If you seal the wood before you stain, then there is nothing for the stain to soak into and you end up with a smeary unstained appearance. Sealing after staining is a very good idea, some stains will bleed through a finish giving an undesirable appearance and it is a good idea to seal them in. Besides, using a sanding sealer, you can sand it with a very fine sandpaper to give a very good, very smooth surface to apply the final finish to. Be sure that you use a sanding sealer compatible with your stain and with the final finish product.

Different Finishes

You have gone through the difficult part, stripping and preparing your project, now it's time for the final step, applying a finish.

There are many products available for finishes, some very hard and some quite soft. Some will give more protection than others, but some pieces of furniture don't get very hard use, so will do fine with a less protective finish.

Wood Stain

Staining wood furniture is generally a necessity after you strip and prepare it. If you don't stain the piece it will quite often look uneven in color or kind of blotchy. An exception to this is a clear finish over light color wood that you want to have a natural appearance.

The Finish

Flexing

Your furniture does a boogey woogey all day long. The only thing is that it's drummer is very slow moving so you can't see it happening. As temperatures change, the whole piece expands with heat and contracts with less heat.

Exposed bare wood is very susceptible to moisture changes. If you have electric baseboard or forced air heating it's very dry.

Every time someone takes a bath or shower, even with venting, or when you fix meals there is a teriffic uprise in humidity.

The exposed bare wood expands, then the air dries from the heating system, so there is constant expansion and contraction, but the other side with a finish sealing it isn't as susceptible to the ups and downs of humidity all day.

The warp and wane of the bare wood puts stress on the finish and joints on furniture. Natural finishes, lacquer, shellac, oils, etc. are flexible and can withstand the constant stretching, shrinking, and twisting. That's part of the reason for joints loosening and why hard inflexible polyurethane will crack along a joint line.

Polyurethane

If you have read anywhere else on this site, you probably have figured out that polyurethane is not one of my favorite finishes to use on furniture. Although there have been improvements in polyurethane, it still is a hard plastic coating that doesn't have much give. If you are working on an antique and you use sandpaper and polyurethane, you no longer have a proveable antique and the antique value will drop through the floor.

Oil Finishes

There are many different kinds of oil finishes, some are easy to use and some are very time consuming.

Linseed Oil, Boiled

Linseed Oil was the choice of the old timers.

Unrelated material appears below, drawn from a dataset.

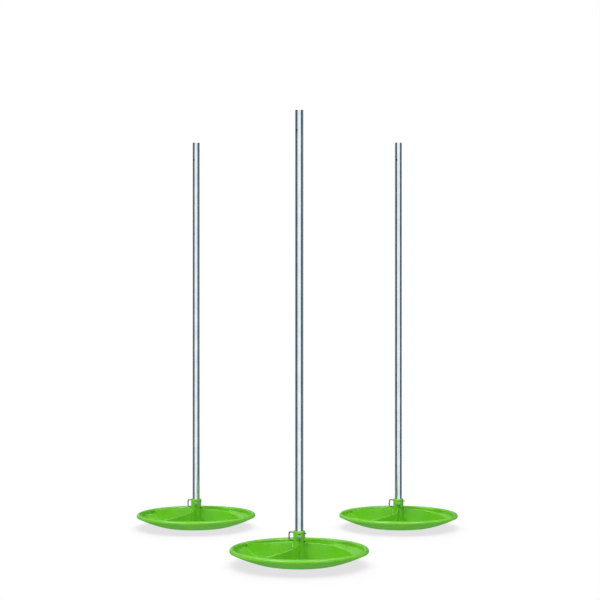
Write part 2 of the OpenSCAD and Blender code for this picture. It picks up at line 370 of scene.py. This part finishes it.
def bowl_profile():
    """Radius and height of the upper side without ribs: root of the socket, floor, a blend into the inner
    sphere of the bowl, fillet under the rim, and the upper half of the rim's bead."""
    inner = BELLY_R - WALL
    blend_r = math.sqrt((inner - FLOOR_BLEND) ** 2 - (BELLY_Z - FLOOR_Z - FLOOR_BLEND) ** 2)
    blend_turn = math.degrees(math.atan2(blend_r, BELLY_Z - FLOOR_Z - FLOOR_BLEND))
    fillet_r = INNER_RIM_R - RIM_FILLET
    fillet_z = BELLY_Z - math.sqrt((inner - RIM_FILLET) ** 2 - fillet_r ** 2)
    fillet_turn = math.degrees(math.atan2(fillet_r, BELLY_Z - fillet_z))
    return np.concatenate([
        arc((COLLAR_R + ROOT_ROUND, FLOOR_Z + ROOT_ROUND), ROOT_ROUND, 180, 270, 6),
        line((COLLAR_R + ROOT_ROUND, FLOOR_Z), (blend_r, FLOOR_Z), 15),
        arc((blend_r, FLOOR_Z + FLOOR_BLEND), FLOOR_BLEND, -90, -90 + blend_turn, 4),
        arc((0, BELLY_Z), inner, -90 + blend_turn, -90 + fillet_turn, 9),
        arc((fillet_r, fillet_z), RIM_FILLET, -90 + fillet_turn, 0, 4),
        arc((RIM_R - BEAD_R, RIM_H - BEAD_R), BEAD_R, 180, 0, 16),
    ])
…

I put the boiled after the linseed oil to draw attention to it rather than to indicate that there will be other types covered. The other type is raw linseed oil, it will never dry, but will become gummy and sticky, so be sure to get BOILED linseeed oil if you decide on that kind of finish.

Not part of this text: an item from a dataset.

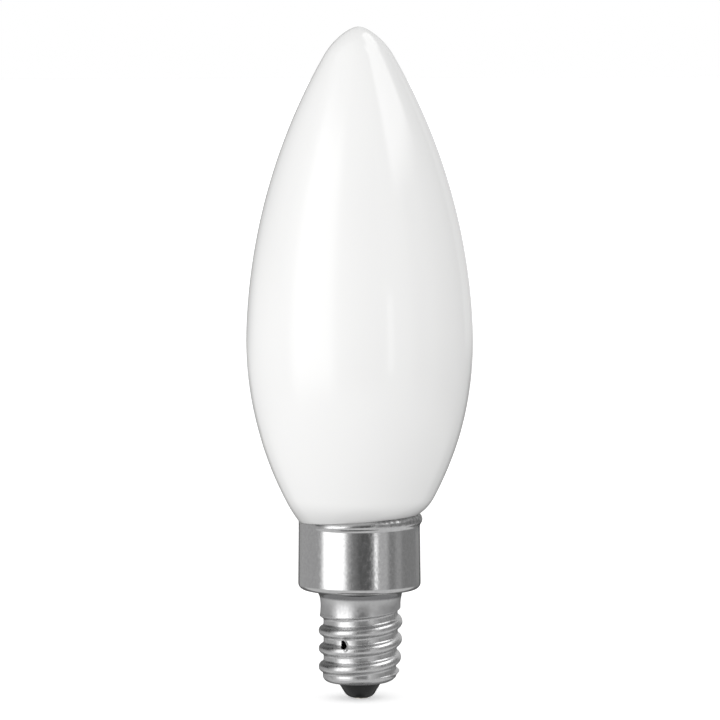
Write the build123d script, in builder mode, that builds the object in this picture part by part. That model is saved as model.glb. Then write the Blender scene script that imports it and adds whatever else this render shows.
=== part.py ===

Linseed oil gives a fantastic finish, but you need a year to apply it. The general rule of thumb for a linseed oil finish is once an hour for a day, once a day for a week, once a week for a month and once a month for a year. The finish was usually french polished once a year after that. That's a lot of work.

Other Oils

The other oils are much easier to use. Danish Oil and Tung Oil are two popular oil finishes. They are very easy to use and come in clear and in pigmented colors. Just follow the directions on the container, but double the number or coats they recommend. They aren't as durable as some other finishes, but are very easy to repair. If you get a light scratch in the finish, just grab a cloth and apply another coat of the finish and generally it's all taken care of.

Shellac

Shellac is a good durable finish, except that it is very susceptible to water and alcohol. Alcohol dissolves shellac.

Lacquer

Last, but not least, is my favorite, lacquer. Lacquer is a very durable finish, is flexible and is very easy to keep up.

Regular lacquer can only be applied with spray equipment, but it isn't necessary to have expensive spray equipment, you can get some reasonably priced airless spray equipment. You can use spray cans of lacquer and get a nice smooth even finish. There is a product called brushing lacquer, which is treated to extend it's drying time so it can be brushed. Lacquer is one thing that is fast, but is also good.

About the only mistake you can make using brushing lacquer is to apply it too thinly or to overbrush. If you apply a good liberal coat and let it dry properly, it will flow together so there are no brush marks or other imperfections. If you do have imperfections dust or bugs, it is very easy to work them out with very fine sandpaper and 0000 steel wool.

Like with all products be sure to read the directions on the container and follow them for best results.

Lasting Finish

Our dining room set is from around the turn of the last century (sounds strange having to define which century, but then it's going to be a real headshaker in a short time when I have to say , "yep, I came along about a third of the way through the last century". I guess a century isn't such a long time after all.) We restored the finish on our set about 25 years ago with a lacquer finish. We have never used waxes or polish of any kind, just clean with a damp cloth and wipe dry with a soft cloth and it has a beautiful sheen. It looks better than it did when we first did it and should last for another 50 years at least.